I wonder how the author hasn't reached this conclusion. The official Amazon Crawler docs literally tell you how to distinguish between legit Amazonbots and malicious copycats via DNS lookup: https://developer.amazon.com/amazonbot
Do we need a "robots must respect robots.txt" law?
If we did, bot authors would comply by just changing their User-Agent to something different that’s not expressly forbidden.
(Disallowing * isn’t usually an option since it makes you disappear from search engines).
Honestly, I figure that being on the front page of Hacker News like this is more than shame enough to get a human from the common sense department to read and respond to the email I sent politely asking them to stop scraping my git server. If I don't get a response by next Tuesday, I'm getting a lawyer to write a formal cease and desist letter.

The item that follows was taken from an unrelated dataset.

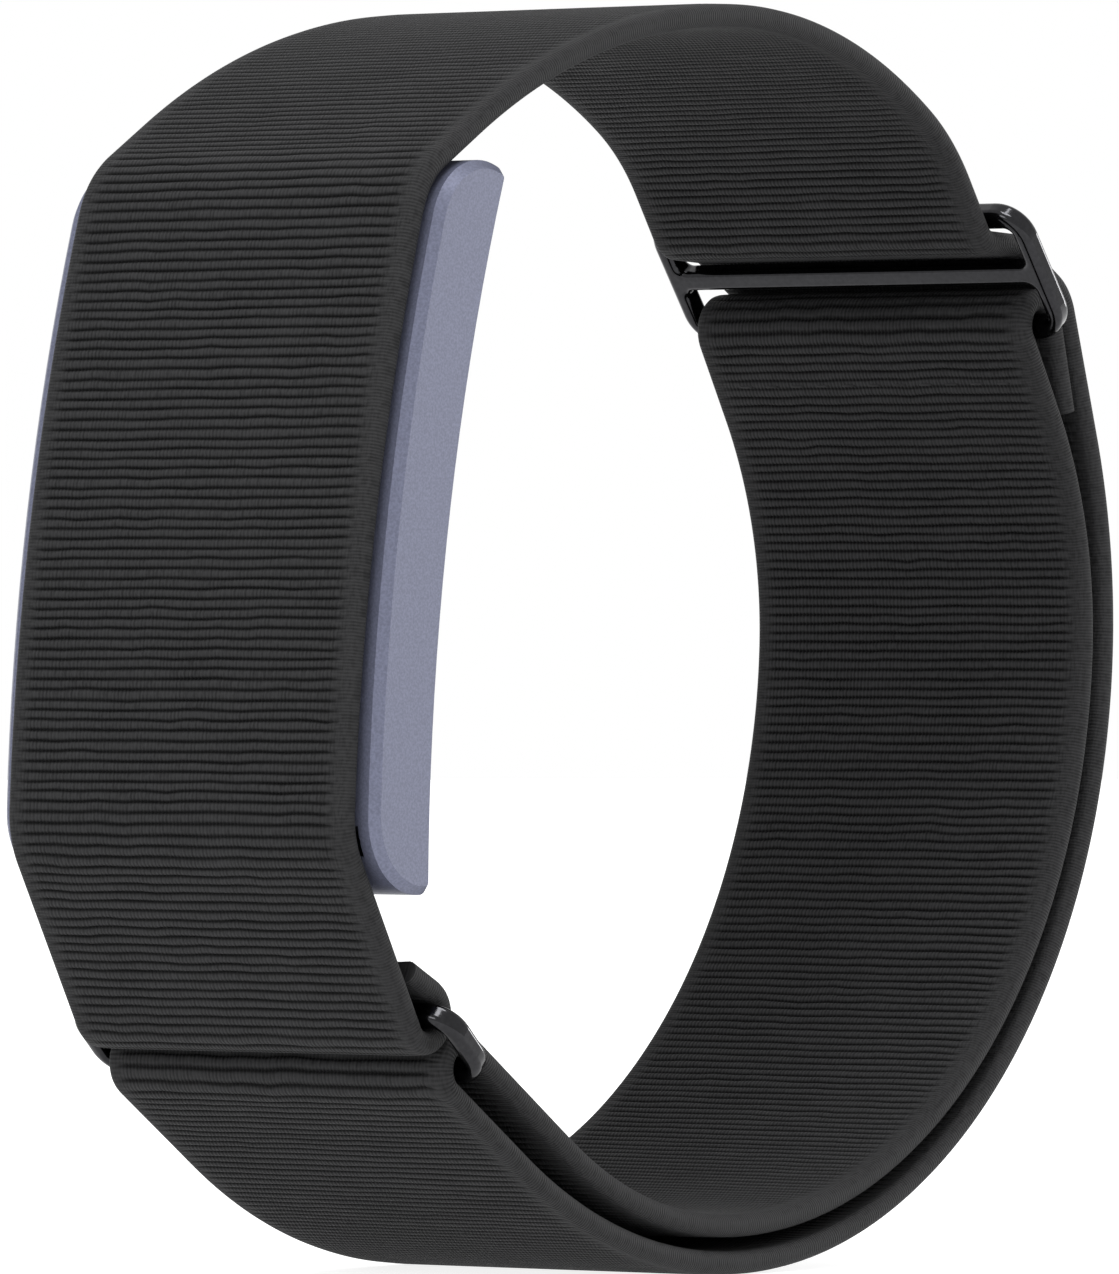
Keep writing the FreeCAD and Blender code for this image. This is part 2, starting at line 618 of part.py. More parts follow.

Someone from Amazon already responded: https://news.ycombinator.com/item?id=42751729
> If I don't get a response by next Tuesday, I'm getting a lawyer to write a formal cease and desist letter.
Given the details, I wouldn’t waste your money on lawyers unless you have some information other than the user agent string.
It's computer science, nothing changes on corpo side until they get a lawyer letter.
And even then, it's probably not going to be easy
No one gives a fuck in this industry until someone turns up with bigger lawyers. This is behaviour which is written off with no ethical concerns as ok until that bigger fish comes along.
Really puts me off it.
Lol you really think an ephemeral HN ranking will make change?
It's not unheard of. But neither would I count on it.
It did yesterday!
https://news.ycombinator.com/item?id=42740516
There's only one way to find out!